* Written instruction: Write out each line exactly as it stands, please.

* Data:
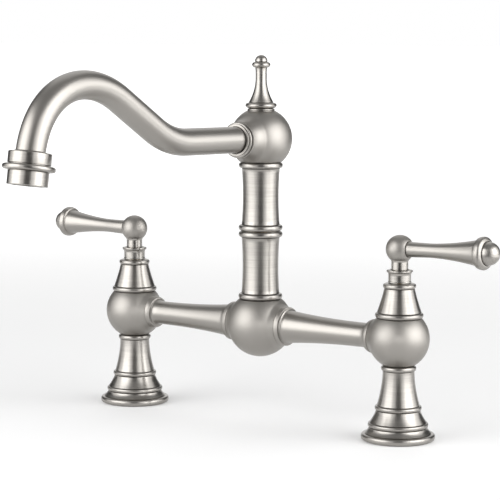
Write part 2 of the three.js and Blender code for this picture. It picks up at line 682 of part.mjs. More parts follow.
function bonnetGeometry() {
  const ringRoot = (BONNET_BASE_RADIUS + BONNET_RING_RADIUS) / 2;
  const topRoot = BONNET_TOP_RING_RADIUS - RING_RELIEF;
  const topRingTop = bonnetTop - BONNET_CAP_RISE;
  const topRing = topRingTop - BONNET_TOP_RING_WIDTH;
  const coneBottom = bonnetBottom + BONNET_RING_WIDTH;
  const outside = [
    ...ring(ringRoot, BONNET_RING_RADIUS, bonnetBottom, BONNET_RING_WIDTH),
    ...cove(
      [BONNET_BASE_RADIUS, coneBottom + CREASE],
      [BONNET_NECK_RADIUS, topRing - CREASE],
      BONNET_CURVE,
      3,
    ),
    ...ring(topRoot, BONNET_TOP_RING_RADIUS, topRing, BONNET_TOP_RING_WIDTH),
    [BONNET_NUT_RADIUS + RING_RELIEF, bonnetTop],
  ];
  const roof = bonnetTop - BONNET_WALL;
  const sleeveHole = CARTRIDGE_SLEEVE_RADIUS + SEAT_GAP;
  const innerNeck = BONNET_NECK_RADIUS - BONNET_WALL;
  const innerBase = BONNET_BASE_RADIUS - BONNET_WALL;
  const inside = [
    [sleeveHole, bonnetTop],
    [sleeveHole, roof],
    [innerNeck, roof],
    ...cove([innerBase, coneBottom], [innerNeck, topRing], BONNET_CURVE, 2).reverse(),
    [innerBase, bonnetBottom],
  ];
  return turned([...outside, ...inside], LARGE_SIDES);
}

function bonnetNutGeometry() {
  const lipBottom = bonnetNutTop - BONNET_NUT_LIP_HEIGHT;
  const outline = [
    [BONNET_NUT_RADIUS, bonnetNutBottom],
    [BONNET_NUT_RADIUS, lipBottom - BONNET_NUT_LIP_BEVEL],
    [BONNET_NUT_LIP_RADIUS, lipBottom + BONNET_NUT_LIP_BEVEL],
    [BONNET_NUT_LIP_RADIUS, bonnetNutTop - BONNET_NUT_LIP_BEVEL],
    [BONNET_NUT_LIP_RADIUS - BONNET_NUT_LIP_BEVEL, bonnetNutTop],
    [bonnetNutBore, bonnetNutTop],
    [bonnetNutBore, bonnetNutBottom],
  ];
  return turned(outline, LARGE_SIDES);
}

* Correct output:
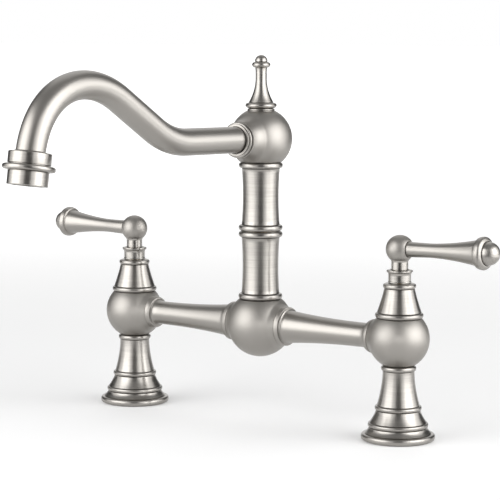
Write part 2 of the three.js and Blender code for this picture. It picks up at line 682 of part.mjs. More parts follow.
function bonnetGeometry() {
  const ringRoot = (BONNET_BASE_RADIUS + BONNET_RING_RADIUS) / 2;
  const topRoot = BONNET_TOP_RING_RADIUS - RING_RELIEF;
  const topRingTop = bonnetTop - BONNET_CAP_RISE;
  const topRing = topRingTop - BONNET_TOP_RING_WIDTH;
  const coneBottom = bonnetBottom + BONNET_RING_WIDTH;
  const outside = [
    ...ring(ringRoot, BONNET_RING_RADIUS, bonnetBottom, BONNET_RING_WIDTH),
    ...cove(
      [BONNET_BASE_RADIUS, coneBottom + CREASE],
      [BONNET_NECK_RADIUS, topRing - CREASE],
      BONNET_CURVE,
      3,
    ),
    ...ring(topRoot, BONNET_TOP_RING_RADIUS, topRing, BONNET_TOP_RING_WIDTH),
    [BONNET_NUT_RADIUS + RING_RELIEF, bonnetTop],
  ];
  const roof = bonnetTop - BONNET_WALL;
  const sleeveHole = CARTRIDGE_SLEEVE_RADIUS + SEAT_GAP;
  const innerNeck = BONNET_NECK_RADIUS - BONNET_WALL;
  const innerBase = BONNET_BASE_RADIUS - BONNET_WALL;
  const inside = [
    [sleeveHole, bonnetTop],
    [sleeveHole, roof],
    [innerNeck, roof],
    ...cove([innerBase, coneBottom], [innerNeck, topRing], BONNET_CURVE, 2).reverse(),
    [innerBase, bonnetBottom],
  ];
  return turned([...outside, ...inside], LARGE_SIDES);
}

function bonnetNutGeometry() {
  const lipBottom = bonnetNutTop - BONNET_NUT_LIP_HEIGHT;
  const outline = [
    [BONNET_NUT_RADIUS, bonnetNutBottom],
    [BONNET_NUT_RADIUS, lipBottom - BONNET_NUT_LIP_BEVEL],
    [BONNET_NUT_LIP_RADIUS, lipBottom + BONNET_NUT_LIP_BEVEL],
    [BONNET_NUT_LIP_RADIUS, bonnetNutTop - BONNET_NUT_LIP_BEVEL],
    [BONNET_NUT_LIP_RADIUS - BONNET_NUT_LIP_BEVEL, bonnetNutTop],
    [bonnetNutBore, bonnetNutTop],
    [bonnetNutBore, bonnetNutBottom],
  ];
  return turned(outline, LARGE_SIDES);
}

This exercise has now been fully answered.